BRIEF:
Return, exactly as written, the lines from the one containing "Continue the Blender" through the one containing "bright where rubbed.", with both ends included.
-- START MATERIALS PROVIDED --
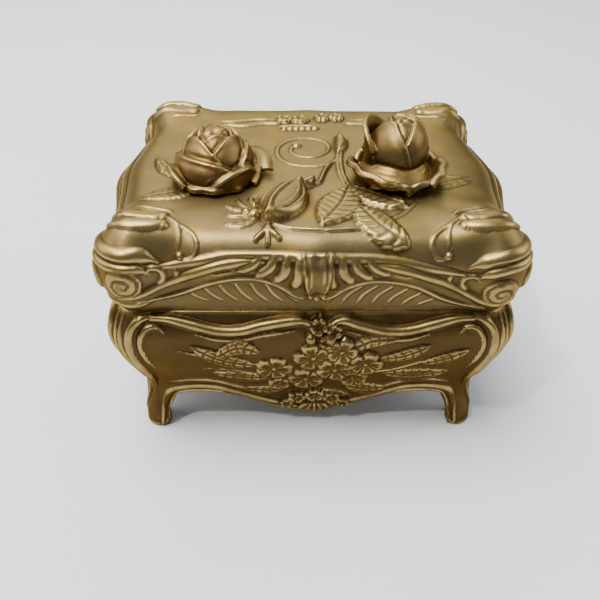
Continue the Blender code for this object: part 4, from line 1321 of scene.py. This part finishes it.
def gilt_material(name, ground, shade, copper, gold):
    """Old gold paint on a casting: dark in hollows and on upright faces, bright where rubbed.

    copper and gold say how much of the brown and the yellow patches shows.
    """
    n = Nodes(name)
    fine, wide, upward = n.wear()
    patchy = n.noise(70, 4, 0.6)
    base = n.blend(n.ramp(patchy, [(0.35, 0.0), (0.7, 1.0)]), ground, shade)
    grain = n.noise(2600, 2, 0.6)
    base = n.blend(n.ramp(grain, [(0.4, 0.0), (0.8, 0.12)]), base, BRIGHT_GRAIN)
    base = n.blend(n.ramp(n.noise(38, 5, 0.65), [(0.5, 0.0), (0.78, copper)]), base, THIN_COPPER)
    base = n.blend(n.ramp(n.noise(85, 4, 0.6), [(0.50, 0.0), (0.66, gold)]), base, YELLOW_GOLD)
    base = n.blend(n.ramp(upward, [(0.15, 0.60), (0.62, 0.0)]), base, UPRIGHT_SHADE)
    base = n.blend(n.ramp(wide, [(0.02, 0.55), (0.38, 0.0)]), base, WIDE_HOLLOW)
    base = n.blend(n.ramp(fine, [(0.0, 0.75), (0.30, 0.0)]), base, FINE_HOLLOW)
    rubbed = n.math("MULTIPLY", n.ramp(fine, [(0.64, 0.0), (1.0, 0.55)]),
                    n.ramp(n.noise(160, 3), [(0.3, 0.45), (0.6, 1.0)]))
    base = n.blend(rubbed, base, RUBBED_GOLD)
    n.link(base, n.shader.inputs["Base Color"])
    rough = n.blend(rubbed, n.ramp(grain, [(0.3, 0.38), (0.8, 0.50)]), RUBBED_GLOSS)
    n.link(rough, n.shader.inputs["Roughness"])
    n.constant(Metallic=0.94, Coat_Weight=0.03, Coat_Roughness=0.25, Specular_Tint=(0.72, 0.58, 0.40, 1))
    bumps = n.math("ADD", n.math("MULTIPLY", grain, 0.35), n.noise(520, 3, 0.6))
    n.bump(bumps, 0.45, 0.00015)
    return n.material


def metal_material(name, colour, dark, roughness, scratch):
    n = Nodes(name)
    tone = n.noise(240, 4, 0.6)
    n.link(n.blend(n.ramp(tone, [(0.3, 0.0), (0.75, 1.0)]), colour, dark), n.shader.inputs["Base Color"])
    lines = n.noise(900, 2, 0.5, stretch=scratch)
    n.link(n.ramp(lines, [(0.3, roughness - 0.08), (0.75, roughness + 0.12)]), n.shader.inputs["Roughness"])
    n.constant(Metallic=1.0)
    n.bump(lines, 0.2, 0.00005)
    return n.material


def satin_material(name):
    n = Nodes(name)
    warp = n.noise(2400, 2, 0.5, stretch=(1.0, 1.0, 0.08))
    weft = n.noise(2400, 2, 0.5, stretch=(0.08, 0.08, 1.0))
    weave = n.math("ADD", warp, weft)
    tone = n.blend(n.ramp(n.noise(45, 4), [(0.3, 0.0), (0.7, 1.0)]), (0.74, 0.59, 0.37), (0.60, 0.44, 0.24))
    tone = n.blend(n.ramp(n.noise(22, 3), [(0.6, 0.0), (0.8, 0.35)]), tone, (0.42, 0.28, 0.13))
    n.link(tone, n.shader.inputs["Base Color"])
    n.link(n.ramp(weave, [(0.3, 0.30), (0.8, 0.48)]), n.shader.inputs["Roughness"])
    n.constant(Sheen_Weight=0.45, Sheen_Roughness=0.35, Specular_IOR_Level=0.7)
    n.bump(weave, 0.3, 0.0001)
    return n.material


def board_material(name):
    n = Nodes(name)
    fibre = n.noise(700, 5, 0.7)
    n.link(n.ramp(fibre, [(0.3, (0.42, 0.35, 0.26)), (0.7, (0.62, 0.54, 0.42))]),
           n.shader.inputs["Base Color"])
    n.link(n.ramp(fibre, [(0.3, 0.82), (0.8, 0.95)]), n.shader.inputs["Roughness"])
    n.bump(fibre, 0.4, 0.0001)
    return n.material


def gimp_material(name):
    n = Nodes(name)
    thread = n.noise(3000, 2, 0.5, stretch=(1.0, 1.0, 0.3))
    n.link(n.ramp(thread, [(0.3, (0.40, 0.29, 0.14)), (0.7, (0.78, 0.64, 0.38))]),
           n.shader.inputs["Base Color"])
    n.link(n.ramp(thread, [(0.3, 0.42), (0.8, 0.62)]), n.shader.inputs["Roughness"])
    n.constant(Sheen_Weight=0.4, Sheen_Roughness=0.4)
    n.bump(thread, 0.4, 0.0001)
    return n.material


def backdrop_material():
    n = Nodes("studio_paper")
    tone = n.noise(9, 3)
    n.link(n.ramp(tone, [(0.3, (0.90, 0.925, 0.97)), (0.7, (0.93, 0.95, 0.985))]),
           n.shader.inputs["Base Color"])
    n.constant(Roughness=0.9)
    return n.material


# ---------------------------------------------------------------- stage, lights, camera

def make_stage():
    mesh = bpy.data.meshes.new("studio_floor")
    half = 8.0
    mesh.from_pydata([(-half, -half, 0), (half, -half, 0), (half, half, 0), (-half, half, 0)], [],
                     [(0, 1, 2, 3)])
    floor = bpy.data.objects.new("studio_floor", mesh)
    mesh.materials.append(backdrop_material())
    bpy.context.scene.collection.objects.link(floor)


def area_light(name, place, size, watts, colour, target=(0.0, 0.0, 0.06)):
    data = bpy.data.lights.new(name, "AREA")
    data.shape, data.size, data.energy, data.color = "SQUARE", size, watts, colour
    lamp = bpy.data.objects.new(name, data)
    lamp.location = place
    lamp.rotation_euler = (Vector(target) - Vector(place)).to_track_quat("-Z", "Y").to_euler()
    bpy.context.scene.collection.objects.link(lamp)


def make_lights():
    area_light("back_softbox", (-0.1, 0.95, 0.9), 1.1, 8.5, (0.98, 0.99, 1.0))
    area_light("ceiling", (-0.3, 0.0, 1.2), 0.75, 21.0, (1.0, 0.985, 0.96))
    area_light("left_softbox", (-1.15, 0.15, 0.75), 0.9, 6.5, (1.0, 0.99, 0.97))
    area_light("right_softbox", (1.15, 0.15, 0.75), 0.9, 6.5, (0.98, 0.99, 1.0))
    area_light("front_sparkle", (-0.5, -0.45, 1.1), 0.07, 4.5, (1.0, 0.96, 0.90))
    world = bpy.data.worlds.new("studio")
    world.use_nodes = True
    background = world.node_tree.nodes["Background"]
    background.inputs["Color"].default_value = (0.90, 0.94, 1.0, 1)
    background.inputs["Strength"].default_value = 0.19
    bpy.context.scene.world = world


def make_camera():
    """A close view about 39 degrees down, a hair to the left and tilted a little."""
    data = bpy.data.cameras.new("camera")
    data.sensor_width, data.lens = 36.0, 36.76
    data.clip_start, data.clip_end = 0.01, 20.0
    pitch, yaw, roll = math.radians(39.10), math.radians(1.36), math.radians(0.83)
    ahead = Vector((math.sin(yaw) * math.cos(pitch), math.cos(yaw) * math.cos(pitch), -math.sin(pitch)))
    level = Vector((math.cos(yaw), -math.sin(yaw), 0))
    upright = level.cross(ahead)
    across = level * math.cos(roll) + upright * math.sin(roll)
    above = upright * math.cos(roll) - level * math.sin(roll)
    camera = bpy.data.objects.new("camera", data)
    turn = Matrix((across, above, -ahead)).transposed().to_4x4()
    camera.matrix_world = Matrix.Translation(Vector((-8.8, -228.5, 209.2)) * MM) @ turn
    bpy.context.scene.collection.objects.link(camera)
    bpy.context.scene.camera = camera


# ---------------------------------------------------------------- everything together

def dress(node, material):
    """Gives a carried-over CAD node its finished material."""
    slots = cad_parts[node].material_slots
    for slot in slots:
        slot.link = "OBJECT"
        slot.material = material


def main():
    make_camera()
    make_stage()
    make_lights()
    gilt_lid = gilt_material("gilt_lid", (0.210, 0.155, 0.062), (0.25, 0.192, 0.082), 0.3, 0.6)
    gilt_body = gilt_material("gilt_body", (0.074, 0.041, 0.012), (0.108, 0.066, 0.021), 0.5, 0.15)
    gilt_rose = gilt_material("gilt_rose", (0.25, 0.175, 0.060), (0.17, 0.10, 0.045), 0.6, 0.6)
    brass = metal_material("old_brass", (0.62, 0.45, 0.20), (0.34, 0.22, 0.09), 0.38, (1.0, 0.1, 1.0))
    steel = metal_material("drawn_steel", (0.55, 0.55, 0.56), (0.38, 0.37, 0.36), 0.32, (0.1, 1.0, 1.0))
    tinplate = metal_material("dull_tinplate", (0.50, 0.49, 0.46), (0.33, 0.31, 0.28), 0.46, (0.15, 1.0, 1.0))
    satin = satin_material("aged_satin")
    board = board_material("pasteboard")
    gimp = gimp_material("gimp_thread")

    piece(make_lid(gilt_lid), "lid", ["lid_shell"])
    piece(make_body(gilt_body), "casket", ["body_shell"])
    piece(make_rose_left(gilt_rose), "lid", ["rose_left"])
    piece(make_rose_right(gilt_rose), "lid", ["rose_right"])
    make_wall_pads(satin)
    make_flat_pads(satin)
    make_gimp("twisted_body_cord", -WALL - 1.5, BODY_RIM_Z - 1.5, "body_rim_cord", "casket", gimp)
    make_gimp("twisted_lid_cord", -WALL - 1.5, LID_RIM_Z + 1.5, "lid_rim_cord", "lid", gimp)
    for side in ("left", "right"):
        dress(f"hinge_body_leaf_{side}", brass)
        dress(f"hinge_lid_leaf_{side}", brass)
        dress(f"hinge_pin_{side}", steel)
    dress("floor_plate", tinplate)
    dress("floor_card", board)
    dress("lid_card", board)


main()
-- END MATERIALS PROVIDED --
-- START MATERIALS PROVIDED --
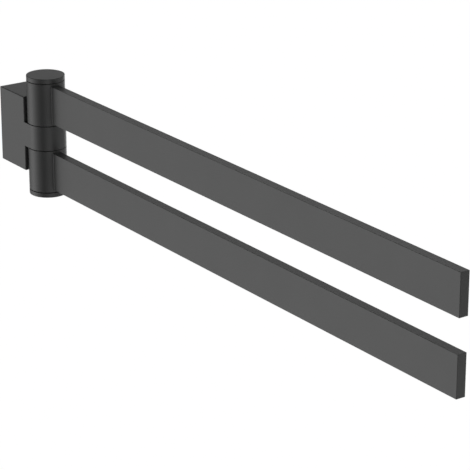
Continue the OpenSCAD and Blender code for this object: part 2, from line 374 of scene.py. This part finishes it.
-- END MATERIALS PROVIDED --
TASK OUTPUT:
Continue the Blender code for this object: part 4, from line 1321 of scene.py. This part finishes it.
def gilt_material(name, ground, shade, copper, gold):
    """Old gold paint on a casting: dark in hollows and on upright faces, bright where rubbed.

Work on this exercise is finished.